Tuesday, March 9, 2010
Salmon with Morels, Leeks and Peas
Last December, on a trip to Copenhagen, I visited the critically acclaimed restaurant Fiskebar or Fish Bar restaurant. The New York Times described it as "perhaps Copenhagen's hottest new restaurant, drawing raves both for its chic interiors and loyally Danish seafood creations like tartare of Jutland trout and blue mussels from Holbaek Fjord, steamed in apple cider." A meal I had at Fiskebar was similar to the above recipe I found perusing for Spring dishes. It combined a cut of fish on a bed of leeks and other vegetables, paired with mushrooms and a sauce. Fiskebar's of course kicked things up several notches with poached halibut instead of salmon, mushroom mouse dollops around the plate, and the leeks rolled in black truffle flakes. Paired with a wonderful clean burgundy, the results were sublime. Seeing the recipe below in Alfred Portale's 12 Seasons Cookbook made me think of my Fiskebar experience and so I gave it a try. Needless to say I did not replicate Fiskebar's truffle flakes, or attempt a mushroom mouse, but I did merge Fiskebar's poaching of the fish with Portale's pan searing on one side to give a nice crust. I also prefer white fish to salmon, and so I substituted a nice piece of cod. Also, Portale calls for ramps, which are a kind of onion seasonal in the Spring. Those were not available at my local store, but I did find baby vidalia onions which have a similar bulbous leek look and a mild taste. Serves 2.
Ingredients:
1/4 cup fresh peas
2 baby vidalia onions, white and a little bit of green parts, cut in half lengthwise
2 leeks, white and a little bit of green parts, cut into 1/2 inch lengths and rings separated
4 fingerling or baby gold potatoes
4 tbsp butter
4 morel mushrooms (if desired), ends trimmed and caps halved lengthwise
1/2 cup heavy cream
2 salmon, cod or halibut filets
2 tbsp canola oil
2 tbsp fresh lemon juice
1 tbsp minced chives
pinch of chervil
Directions:
In a saucepan, cook the potatoes in boiling salted water for 12 to 15 minutes, or until tender. Remove from heat and cover to keep warm in the cooking liquid. Meanwhile, in another saucepan, bring 2 cups of salted water to boil over high heat. Add the peas and cook for 4 minutes. Transfer with slotted spoon to a bowl filled with ice water to stop the cooking process. Repeat with the onions and leeks. Drain the vegetables and set them aside, reserving 1 cup of the remaining cooking liquid. If including the morels, melt 2 tbsp of butter in a medium saute pan over medium heat and add the mushrooms. Season with salt and pepper, stir, and cook for 6 to 8 minutes. Remove from heat and set aside.

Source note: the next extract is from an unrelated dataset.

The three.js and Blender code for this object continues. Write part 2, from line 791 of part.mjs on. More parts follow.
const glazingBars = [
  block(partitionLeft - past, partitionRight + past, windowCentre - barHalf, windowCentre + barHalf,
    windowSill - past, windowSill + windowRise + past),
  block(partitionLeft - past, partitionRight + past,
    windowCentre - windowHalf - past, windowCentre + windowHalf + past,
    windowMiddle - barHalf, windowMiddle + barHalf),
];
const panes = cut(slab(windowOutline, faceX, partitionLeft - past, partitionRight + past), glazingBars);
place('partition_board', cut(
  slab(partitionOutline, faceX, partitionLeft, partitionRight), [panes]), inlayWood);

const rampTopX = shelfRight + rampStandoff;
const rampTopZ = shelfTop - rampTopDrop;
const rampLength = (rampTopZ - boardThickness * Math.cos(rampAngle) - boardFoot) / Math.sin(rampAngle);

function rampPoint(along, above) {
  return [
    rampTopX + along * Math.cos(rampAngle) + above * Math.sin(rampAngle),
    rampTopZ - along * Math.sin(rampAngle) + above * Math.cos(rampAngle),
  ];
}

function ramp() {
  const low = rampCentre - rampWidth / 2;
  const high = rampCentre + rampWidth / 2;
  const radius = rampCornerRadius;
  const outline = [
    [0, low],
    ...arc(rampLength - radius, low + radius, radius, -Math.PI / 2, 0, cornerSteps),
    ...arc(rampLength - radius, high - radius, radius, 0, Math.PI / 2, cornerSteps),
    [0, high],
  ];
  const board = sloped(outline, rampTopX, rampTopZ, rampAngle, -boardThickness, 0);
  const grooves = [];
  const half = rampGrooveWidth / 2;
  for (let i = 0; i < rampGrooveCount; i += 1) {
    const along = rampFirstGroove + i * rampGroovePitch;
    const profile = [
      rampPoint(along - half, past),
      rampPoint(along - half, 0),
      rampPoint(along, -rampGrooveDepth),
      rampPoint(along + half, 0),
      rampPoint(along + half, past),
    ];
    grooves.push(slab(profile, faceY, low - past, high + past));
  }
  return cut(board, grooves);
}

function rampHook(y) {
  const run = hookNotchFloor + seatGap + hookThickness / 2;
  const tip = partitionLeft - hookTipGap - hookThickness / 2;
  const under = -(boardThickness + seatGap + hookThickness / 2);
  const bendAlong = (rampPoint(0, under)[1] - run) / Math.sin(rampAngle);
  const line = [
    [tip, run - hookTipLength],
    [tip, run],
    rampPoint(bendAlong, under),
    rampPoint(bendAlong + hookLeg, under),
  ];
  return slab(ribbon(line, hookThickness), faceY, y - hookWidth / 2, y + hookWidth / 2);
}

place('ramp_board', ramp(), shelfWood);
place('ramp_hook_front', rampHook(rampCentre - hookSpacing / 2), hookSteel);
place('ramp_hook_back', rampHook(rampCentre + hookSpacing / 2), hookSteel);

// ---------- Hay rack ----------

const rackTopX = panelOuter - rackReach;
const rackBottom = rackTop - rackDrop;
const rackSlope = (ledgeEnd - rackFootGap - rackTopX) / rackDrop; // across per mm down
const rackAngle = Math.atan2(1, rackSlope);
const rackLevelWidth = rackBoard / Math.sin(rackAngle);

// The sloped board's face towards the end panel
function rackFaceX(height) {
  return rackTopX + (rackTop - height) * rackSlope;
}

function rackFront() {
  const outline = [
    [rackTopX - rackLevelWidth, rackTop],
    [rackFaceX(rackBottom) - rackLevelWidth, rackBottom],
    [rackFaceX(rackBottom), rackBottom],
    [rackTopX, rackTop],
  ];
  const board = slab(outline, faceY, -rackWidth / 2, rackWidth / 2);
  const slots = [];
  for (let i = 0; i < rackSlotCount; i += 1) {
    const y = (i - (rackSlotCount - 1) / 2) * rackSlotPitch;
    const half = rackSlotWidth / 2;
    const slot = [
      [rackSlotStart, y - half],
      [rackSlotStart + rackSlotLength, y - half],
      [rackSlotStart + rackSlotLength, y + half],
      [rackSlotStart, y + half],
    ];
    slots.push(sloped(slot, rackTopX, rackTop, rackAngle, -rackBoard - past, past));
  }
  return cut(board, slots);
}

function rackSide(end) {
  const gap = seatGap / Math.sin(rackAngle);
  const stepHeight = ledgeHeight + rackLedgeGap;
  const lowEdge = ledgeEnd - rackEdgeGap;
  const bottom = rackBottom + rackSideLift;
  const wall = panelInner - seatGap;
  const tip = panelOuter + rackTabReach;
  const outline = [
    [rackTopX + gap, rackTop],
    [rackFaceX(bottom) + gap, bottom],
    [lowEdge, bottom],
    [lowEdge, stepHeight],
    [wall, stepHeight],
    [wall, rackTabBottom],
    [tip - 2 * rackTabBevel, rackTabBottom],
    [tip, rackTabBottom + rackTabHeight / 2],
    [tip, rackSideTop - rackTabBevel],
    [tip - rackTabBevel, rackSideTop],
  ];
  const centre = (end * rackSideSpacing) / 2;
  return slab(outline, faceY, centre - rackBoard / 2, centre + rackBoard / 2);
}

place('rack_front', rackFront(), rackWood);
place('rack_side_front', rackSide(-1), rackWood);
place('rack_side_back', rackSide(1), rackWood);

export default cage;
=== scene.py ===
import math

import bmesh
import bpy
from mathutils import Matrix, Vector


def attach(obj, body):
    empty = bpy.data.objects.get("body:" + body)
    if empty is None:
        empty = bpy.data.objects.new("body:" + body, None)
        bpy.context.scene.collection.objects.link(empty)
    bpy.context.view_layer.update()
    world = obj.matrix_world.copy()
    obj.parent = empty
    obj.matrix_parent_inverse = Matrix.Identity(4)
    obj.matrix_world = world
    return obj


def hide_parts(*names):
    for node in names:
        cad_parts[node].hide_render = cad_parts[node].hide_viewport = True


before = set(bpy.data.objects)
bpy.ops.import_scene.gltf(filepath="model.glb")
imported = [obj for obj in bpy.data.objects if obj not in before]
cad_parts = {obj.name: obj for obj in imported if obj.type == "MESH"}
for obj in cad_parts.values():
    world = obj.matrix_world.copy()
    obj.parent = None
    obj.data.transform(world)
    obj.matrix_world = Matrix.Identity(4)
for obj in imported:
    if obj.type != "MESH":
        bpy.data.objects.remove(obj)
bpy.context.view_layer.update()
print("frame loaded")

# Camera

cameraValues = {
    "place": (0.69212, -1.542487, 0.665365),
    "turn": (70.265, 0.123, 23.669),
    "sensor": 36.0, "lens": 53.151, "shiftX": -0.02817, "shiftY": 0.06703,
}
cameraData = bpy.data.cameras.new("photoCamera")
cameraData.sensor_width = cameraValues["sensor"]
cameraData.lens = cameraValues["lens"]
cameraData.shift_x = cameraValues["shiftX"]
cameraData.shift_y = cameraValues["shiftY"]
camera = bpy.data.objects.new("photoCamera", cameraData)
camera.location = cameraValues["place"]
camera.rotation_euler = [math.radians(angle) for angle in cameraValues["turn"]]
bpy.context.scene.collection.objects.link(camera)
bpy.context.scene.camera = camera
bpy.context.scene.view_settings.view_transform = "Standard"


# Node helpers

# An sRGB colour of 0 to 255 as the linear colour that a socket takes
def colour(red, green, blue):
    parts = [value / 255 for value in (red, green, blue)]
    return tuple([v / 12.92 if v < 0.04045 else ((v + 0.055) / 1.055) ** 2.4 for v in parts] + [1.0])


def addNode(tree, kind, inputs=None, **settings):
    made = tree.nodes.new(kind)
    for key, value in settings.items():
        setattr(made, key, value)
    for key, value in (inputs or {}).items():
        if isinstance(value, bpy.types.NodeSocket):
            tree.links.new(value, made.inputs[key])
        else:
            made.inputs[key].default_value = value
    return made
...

In the saucepan used for the vegetables, bring the reserved vegetable cooking liquid to a boil. Add the cream and cook for about 5 minutes, turning down the heat if necessary to prevent it from boiling over. Meanwhile, season the fish with salt and pepper. In a medium saute pan, heat the oil over medium heat until hot but not quite smoking. Add the fish (skin side down if salmon) and cook for 3 to 4 minutes to brown one side. Remove the fish and place in the broth in the saute pan with the uncooked side down. Cover and poach a few more minutes to complete the cooking process. Remove the cooked fish to a plate and cover to keep warm.

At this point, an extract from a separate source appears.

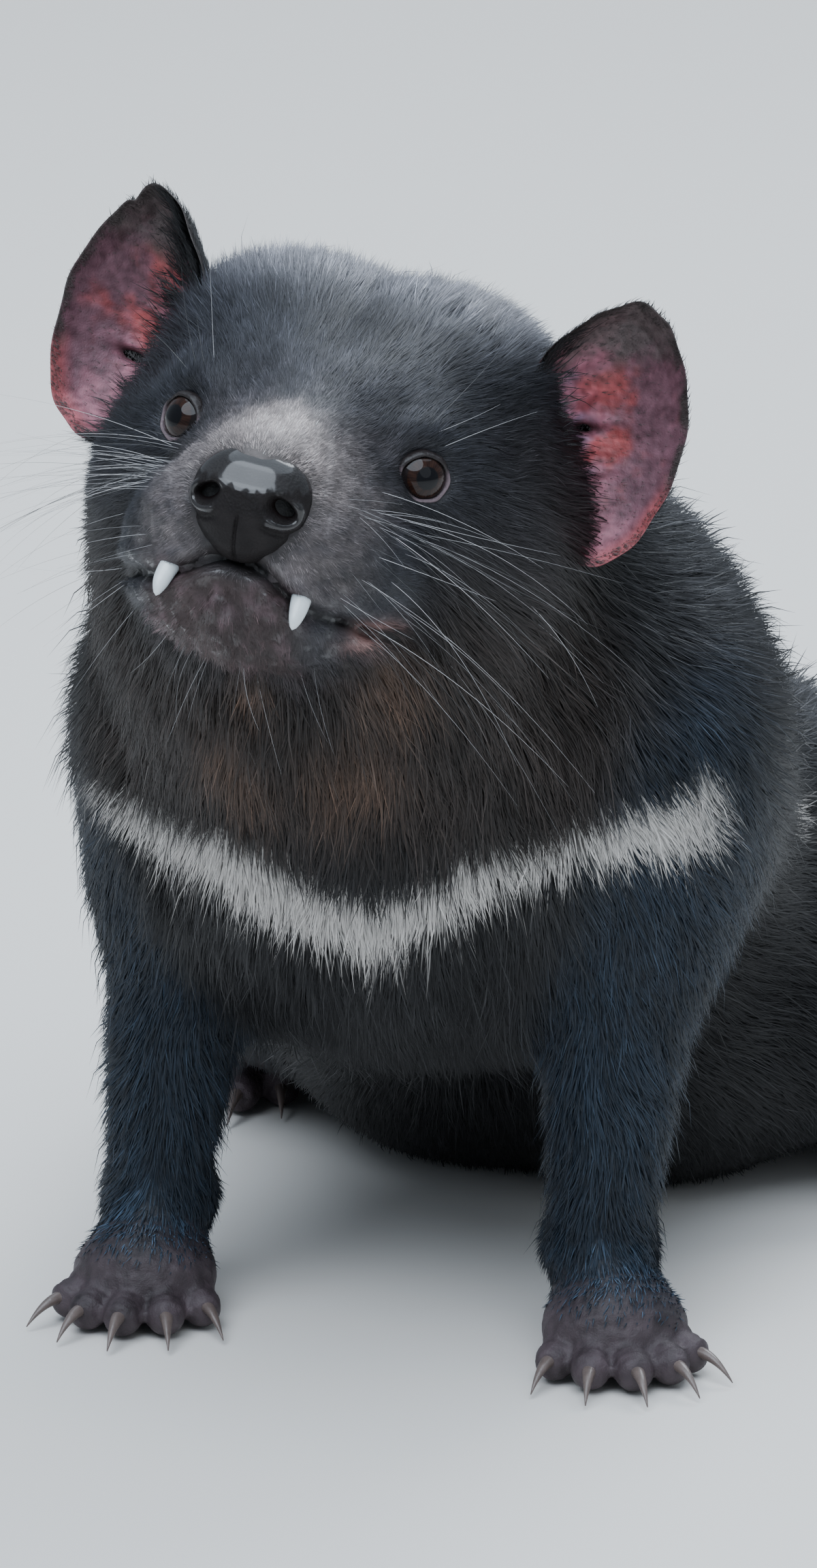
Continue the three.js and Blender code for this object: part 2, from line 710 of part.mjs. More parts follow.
const level = (height) => ({ at: [0, 0, height], towards: [0, 0, -1] });

function limbBox([x, y], side, { across, along, top }) {
  const middle = x * SIDES[side];
  return [[middle - across, y - along, BELOW_FLOOR], [middle + across, y + along, top]];
}

function claws(side, foot, toWorld) {
  return foot.toeAngles.map((angle, i) => {
    const [x, y] = toeEnd(angle, foot.toeLengths[i]);
    const [ux, uy] = toeEnd(angle, 1);
    const start = toWorld([x, y, foot.toeRadius * CLAW.rootHeight]);
    const reach = CLAW.length + foot.toeRadius * CLAW.sunk;
    const end = toWorld([x + ux * reach, y + uy * reach, CLAW.tipHeight]);
    return horn(start, end, [0, 0, CLAW.rise], CLAW.radius);
  });
}

function forefootToWorld(side) {
  const out = radians(FOREFOOT.turnedOut[side]);
  return ([x, y, z]) => {
    const dx = x * Math.cos(out) - y * Math.sin(out);
    const dy = x * Math.sin(out) + y * Math.cos(out);
    return [(FOREFOOT.ankle[0] + dx) * SIDES[side], FOREFOOT.ankle[1] + dy, z];
  };
}

const hindfootToWorld = (side) => ([x, y, z]) => [
  (HINDFOOT.ankle[0] + x) * SIDES[side],
  HINDFOOT.ankle[1] + y,
  z,
];

function buildForeleg(side) {
  const box = limbBox(FOREFOOT.ankle, side, LIMB_BOX.fore);
  const arm = solid(surface(foreLimbForm(side), box[0], box[1], STEP.forearm));
  const footTop = [box[1][0], box[1][1], LIMB_BOX.footTop];
  const paw = solid(surface(foreLimbForm(side), box[0], footTop, STEP.forefoot));
  const elbow = level(ELBOW_CUT);
  const wrist = level(WRIST_CUT);
  let foot = paw.subtract(floorBelow).intersect(beyond(wrist, GAP / 2));
  for (const claw of claws(side, FOREFOOT, forefootToWorld(side))) {
    foot = foot.add(claw);
  }
  return {
    upper: largest(trunkNet.intersect(forelegPart(side, -GAP / 2)).subtract(beyond(elbow, -GAP / 2))),
    forearm: largest(arm.intersect(forelegPart(side, -GAP / 2)).intersect(beyond(elbow, GAP / 2))
      .subtract(beyond(wrist, -GAP / 2))),
    foot: largest(foot),
  };
}

function buildHindleg(side) {
  const box = limbBox(HINDFOOT.ankle, side, LIMB_BOX.hind);
  const paw = solid(surface(hindLimbForm(side), box[0], box[1], STEP.hindfoot));
  const knee = mirroredCut(KNEE_CUT, side);
  const heel = mirroredCut(HEEL_CUT, side);
  const whole = trunkNet.intersect(hindPart(side, -GAP / 2));
  let foot = paw.subtract(floorBelow).intersect(beyond(heel, GAP / 2)).intersect(hindPart(side, -GAP / 2));
  for (const claw of claws(side, HINDFOOT, hindfootToWorld(side))) {
    foot = foot.add(claw);
  }
  return {
    thigh: largest(whole.subtract(beyond(knee, -GAP / 2)).subtract(beyond(heel, -GAP / 2))),
    shank: largest(whole.intersect(beyond(knee, GAP / 2)).subtract(beyond(heel, -GAP / 2))),
    foot: largest(foot),
  };
}

// Trunk and tail

function buildTorso() {
  let torso = trunkNet.subtract(beyond(NECK_CUT, -GAP / 2)).subtract(beyond(TAIL_CUT, -GAP / 2));
  for (const side of Object.keys(SIDES)) {
    torso = torso.subtract(forelegPart(side, GAP / 2)).subtract(hindPart(side, GAP / 2));
  }
  return largest(torso);
}

function buildNeck() {
  let neck = trunkNet.intersect(beyond(NECK_CUT, GAP / 2)).subtract(beyond(HEAD_CUT, -GAP / 2));
  for (const side of Object.keys(SIDES)) {
    neck = neck.subtract(forelegPart(side, GAP / 2)).subtract(earDish(side, GAP));
  }
  return largest(neck);
}

function buildTail() {
  const tail = bodySurface(TAIL_BOX, STEP.tail);
  const base = tail.intersect(beyond(TAIL_CUT, GAP / 2)).subtract(beyond(TAIL_TIP_CUT, -GAP / 2));
  return { base: largest(base), tip: largest(tail.intersect(beyond(TAIL_TIP_CUT, GAP / 2))) };
}

// The named parts

const devil = new THREE.Group();

function add(name, piece, [colour, roughness]) {
  const material = new THREE.MeshStandardMaterial({ color: colour, roughness, metalness: 0 });
  const mesh = new THREE.Mesh(geometryOf(piece), material);
  mesh.name = name;
  devil.add(mesh);
}

const { head, jaw } = buildHead();
add("head", head, COLOURS.face);
add("lower_jaw", jaw, COLOURS.muzzle);
add("nose", placed(nosePad(0).subtract(noseCuts())), COLOURS.nose);
add("neck", buildNeck(), COLOURS.throat);
add("torso", buildTorso(), COLOURS.fur);
const tail = buildTail();
add("tail_base", tail.base, COLOURS.fur);
add("tail_tip", tail.tip, COLOURS.fur);
for (const side of Object.keys(SIDES)) {
  add(`eye_${side}`, eyeBall(0, side), COLOURS.eye);
  add(`ear_${side}`, buildEar(side), COLOURS.ear);
  const foreleg = buildForeleg(side);
  add(`upper_foreleg_${side}`, foreleg.upper, COLOURS.leg);
  add(`forearm_${side}`, foreleg.forearm, COLOURS.leg);
  add(`forefoot_${side}`, foreleg.foot, COLOURS.foot);
  const hindleg = buildHindleg(side);
  add(`thigh_${side}`, hindleg.thigh, COLOURS.leg);
  add(`shank_${side}`, hindleg.shank, COLOURS.leg);
  add(`hindfoot_${side}`, hindleg.foot, COLOURS.foot);
}

// The origin is the middle of the floor under the animal's bounding box
const bounds = new THREE.Box3().setFromObject(devil);
const middle = bounds.getCenter(new THREE.Vector3());
for (const part of devil.children) {
  part.geometry.translate(-middle.x, -middle.y, -bounds.min.z);
}

export default devil;
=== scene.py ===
"""A Tasmanian devil at life size, sitting with its head raised, on a plain stage.

The forms are worked out in millimetres, in the animal's own frame: x to its left, y to its back,
z up, with z = 0 on the floor. place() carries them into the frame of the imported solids, in metres.
"""

import functools
import math

import bpy
import numpy as np
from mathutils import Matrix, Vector


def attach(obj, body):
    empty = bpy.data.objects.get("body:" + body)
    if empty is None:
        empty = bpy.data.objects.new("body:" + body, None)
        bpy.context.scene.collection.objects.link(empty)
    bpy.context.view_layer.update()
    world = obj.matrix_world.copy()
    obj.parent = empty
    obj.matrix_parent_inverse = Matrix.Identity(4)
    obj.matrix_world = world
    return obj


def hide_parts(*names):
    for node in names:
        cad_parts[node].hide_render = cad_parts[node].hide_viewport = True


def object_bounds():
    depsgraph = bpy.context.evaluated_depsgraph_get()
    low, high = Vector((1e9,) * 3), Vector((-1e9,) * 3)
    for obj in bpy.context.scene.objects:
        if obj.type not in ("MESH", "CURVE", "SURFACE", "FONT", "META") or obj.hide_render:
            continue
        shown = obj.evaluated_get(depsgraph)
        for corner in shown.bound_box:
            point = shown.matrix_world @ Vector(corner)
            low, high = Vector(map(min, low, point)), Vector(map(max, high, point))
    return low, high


bl_info = {
    "name": "Tasmanian Devil",
    "version": (1, 0, 0),
    "blender": (4, 5, 0),
    "location": "3D View > Sidebar > Devil",
    "description": "Builds the skin, coat, face and claws of a sitting Tasmanian devil",
    "category": "Object",
}

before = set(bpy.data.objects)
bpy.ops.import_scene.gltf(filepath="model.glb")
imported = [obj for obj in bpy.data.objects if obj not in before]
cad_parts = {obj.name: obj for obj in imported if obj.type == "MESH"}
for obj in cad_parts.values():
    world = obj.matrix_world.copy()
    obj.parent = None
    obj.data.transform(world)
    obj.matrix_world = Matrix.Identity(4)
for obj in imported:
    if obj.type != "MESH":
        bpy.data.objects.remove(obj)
SOLID_BOX = [list(corner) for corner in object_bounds()]

# The box that whiskers keep to, in millimetres: the solids' box made wider on all sides

WHISKERS_PAST = 8
WHISKER_LIMIT = np.array(SOLID_BOX) * 1000 + np.array([[-1], [1]]) * WHISKERS_PAST

# Sizes shared with the solids, in millimetres

HEAD_AT = (-4, -175, 268)
HEAD_TURN, HEAD_LIFT, HEAD_TILT = 7.7, 18.6, 10.7
CRANIUM = ((0, 44, 6), (56, 50, 44))
CROWN = ((22, 46, 24), (35, 40, 31))
CHEEK = ((31, 32, -16), (37, 42, 34))
FOREHEAD = ((0, 8, 8), (42, 32, 26))
ORBIT = ((24, 6, -8), (24, 24, 24))
MUZZLE = ((0, -18, -22), (34, 44, 26))
BRIDGE = ((0, 4, 4), (0, -50, -11), (20, 13))
LIP = ((15, -40, -26), (17, 19, 13))
FLEW = ((24, -14, -31), (18, 30, 17))
JAW = ((0, -4, -42), (38, 46, 22))
CHIN = ((0, -32, -46), (28, 25, 17))
MOUTH_MIDDLE, MOUTH_DROP, MOUTH_HALF_WIDTH, MOUTH_CORNER = -35.5, 9.5, 24, -14
EYE_SIDE, EYE_HEIGHT, EYE_RADIUS, EYE_PROUD, EYE_OUTWARD = 37, -0.5, 8.5, 0.4, 34
DISH_DEPTH, DISH_REACH = 2.3, 8.2
NOSE_AT, NOSE_SIZE, NOSE_TAPER = (0, -56, -21), (19.5, 13.5, 17), 0.14
NOSTRIL_SIDE, NOSTRIL_HEIGHT = 10.4, 0.6
NOSE_LOWER_SHARE = 0.9
CANINE_ROOT, CANINE_TIP = (17.5, -45, -36), (19.5, -56, -52)
CANINE_BOW, CANINE_RADIUS = (1.5, -5, 1), 2.9
EAR_AT, EAR_HALF_HEIGHT, EAR_HALF_WIDTH = (68, 38, 25), 37.5, 25
EAR_TIP_TAPER, EAR_TIP_OUT = 0.15, 6
EAR_CUP, EAR_THICKNESS, EAR_LEAN, EAR_OUTWARD, EAR_ROLL = 17, 2.6, -5, 16, 3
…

Add the remaining 2 tbsp of butter, stirring to incorporate. Drain the potatoes and slice them into 1/2 inch rounds. Add the potatoes, peas, onions, leeks, mushrooms and any juice to the sauce and heat, stirring gently to heat through. Turn off the heat. Stir in the lemon juice, chives and chervil. Spoon the mixture out to plates or bowls. Top with the fish. Spoon out more sauce if desired. Serve.
Monday, March 8, 2010
Madeira Sauce
Many recipes are something you might not make, but some may include a component such as a sauce which you can pair with something else. For example, the photo above portrays Tournedos Rossini, Beef Filets with Foie Gras and Truffles. Appearing in the magazine Saveur in a piece about Cafe Anglais in Paris, the odds that I would make this at home are low. However, the sauce looked luscious and the recipe for it was simple, so I clipped it and saved it for a later day. That evening came last night when I felt like a steak and wanted an easy sauce to pair with it and the polenta and broccolini I planned. I keep a bottle of madeira in the cabinet along with port, cooking sherry and marsala. I recommend you do the same since they will keep for a long time. Similarly, I keep frozen or concentrated demi-glace in addition to chicken, beef, vegetable and seafood stocks. So, when the time came, a sauce from a fine restaurant in Paris is only 10 minutes away. Serves 2.
Ingredients:
1/4 cup madeira
1 cup beef stock
1/2 cup demi-glace
4 tbsp butter
Directions:
After you've cooked your cut of meat and removed it to a plate to rest, poor out any cooking fat and deglaze the pan with the madeira, scraping up and mixing in any bits. Over medium-high heat, reduce the madeira slightly, about 2 minutes. Add the stock and demi-glace, increase heat to high, and cook down approx. 8 minutes until the liquid is reduced to 1/2 cup. Whisk in the butter if desired, a piece at a time, until the butter is melted. Serve.
Thursday, March 4, 2010
Pan Seared Halibut with Tomatoes and Capers
Quick and easy is often a requirement for mid-week meals. Searing a cut of fish is almost always a quick meal. The challenge comes in the support - how to make that fish interesting. Sometimes that can mean a sauce, remoulade or a chutney. I enjoy this Mediterranean-inspired recipe from Bon Appetit. The sauce is quick, simple and satisfying. Even cooking couscous is quick. Give it a try and make it part of your work night retinue. Serves 2.
Ingredients:
2 halibut filets
salt/pepper
2 tbsp olive oil
2 large shallot or 1/2 onion, diced
1 clove garlic, minced
1/2 can diced tomatoes
1 tsp dried basil
2 tsp capers
1/3 cup bottled clam juice
1/4 cup dry white wine
1 cup cooked couscous
Directions:
Warm the olive oil in a medium saute pan over medium heat. Season the halibut with salt and pepper. When the oil is hot, add the filets and cook until browned on each side and the middle is just cooked through, about 4 minutes per side. Transfer the fish to a plate and cover loosely to keep warm. Turn down the heat to low and add the onions, softening for a few minutes. Add the garlic and allow the flavor to release for a few moments. Add the tomatoes, basil, capers, clam juice and wine. Bring the sauce to a boil and simmer a few minutes to thicken. Plate the couscous first, putting the filet on top and spooning the sauce over the fish.